Richard was in many ways a rather solitary individual. But he always liked talking about his now-15-year-old daughter, whom he would invariably refer to rather formally as “Ellen Crandall”. He had theories about many things, including child rearing, and considered one of his signature quotes to be “the most efficient way to raise an atheist kid is to have a priest for a father”. And indeed as part of the last exchange I had with him just a few weeks before he died, he marveled that his daughter from a “pure blank, white start” … “has suddenly taken up filling giant white poster boards with minutely detailed drawing”.
While his overall health was not perfect, Richard was in many ways still in the prime of his life. He had ambitious plans for the future, in mathematics, in science and in technology, not to mention in writing his biography of Steve Jobs. But a few weeks ago, he suddenly fell ill, and within ten days he died. A life cut off far too soon. But a unique life in which much was invented that would likely never have existed otherwise.
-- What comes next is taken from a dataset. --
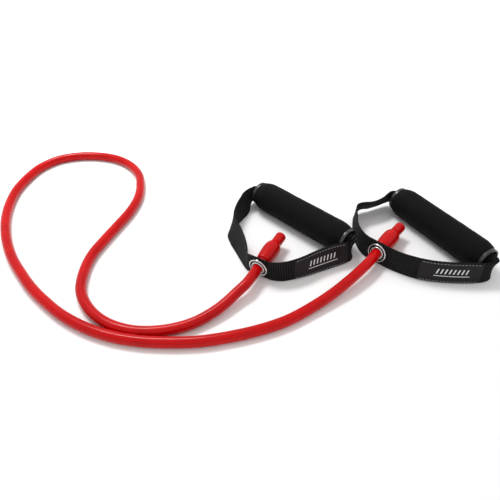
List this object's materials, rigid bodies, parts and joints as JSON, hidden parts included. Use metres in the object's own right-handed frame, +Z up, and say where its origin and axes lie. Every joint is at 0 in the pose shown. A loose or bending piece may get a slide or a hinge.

I shall miss Richard’s flow of wonderfully eccentric ideas, as well as the mysterious “call me” messages, and of the late the practically monthly encouragement speech about the importance of having Mathematica on the iPhone. (I’m so sorry, Richard, that we didn’t get it done in time.)
Richard was always imagining what might be possible, then in his unique way doggedly trying to build towards it. Around the world at any time of day or night millions of people are using their iPhones. And unknown to them, somewhere inside, algorithms are running that one can imagine represent a little piece of the soul of that interesting and creative human being named Richard Crandall, now cast in the form of code.